The yellow metal’s next point of resistance will be at around $1,850, the top of a giant descending triangle.
Bitcoin fell below the 200 DMA, trading within the left shoulder of an H&S top, with far-reaching implications.
Oil dropped hard on Friday but still remained above $75, a critical psychological level.
The case for WTI is difficult at the moment. The price found resistance at the top of a bearish wedge, also the right shoulder of a large H&S top.
The Week Ahead
All times listed are EST
3:55: Germany – Manufacturing PMI: seen to remain flat at 57.9.
20:45: China – Caixin Manufacturing PMI: forecast to rise 50.0 from 49.0, the cutoff between growth and contraction.
3:55: Germany – Unemployment Change: expected to surge to -15K from -34K.
4:30: UK – Manufacturing PMI: likely to remain unchanged at 57.6.
10:00: US – ISM Manufacturing PMI: to edge lower to 60.2 from 61.1.
10:00: US – JOLTs Job Openings: previously printed at 11.033M.
8:15: US – ADP Nonfarm Employment Change: seen to have fallen to 413K from 534K in December.
10:30: US – Crude Oil Inventories: predicted to rise to -3.143M from -3.576M.
Tentative: US – FOMC Meeting Minutes
4:30: UK – Services PMI: forecast to slide to 53.2 from 58.5.
8:30: US – Initial Jobless Claims: to jump to 208K from 198K.
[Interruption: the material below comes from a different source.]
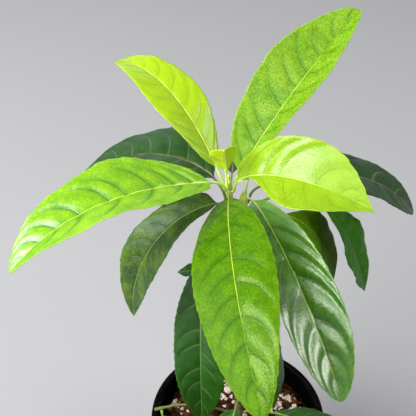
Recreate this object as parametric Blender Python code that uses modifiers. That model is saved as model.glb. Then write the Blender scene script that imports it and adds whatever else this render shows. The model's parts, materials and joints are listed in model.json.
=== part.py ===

10:00: US – ISM Non-Manufacturing PMI: predicted to drop to 66.8 from 69.1.
4:30: UK – Construction PMI: to edge down to 54.0 from 55.5.
5:00: Eurozone – CPI: expected to decline to 4.7% from 4.9% YoY
8:30: US – Nonfarm Payrolls: seen to jump to 400K from 210K.
8:30: US – Unemployment Rate: to fall to 4.1% from 4.2%.
8:30: Canada – Employment Change: to plummet to 27.5K from 153.7K.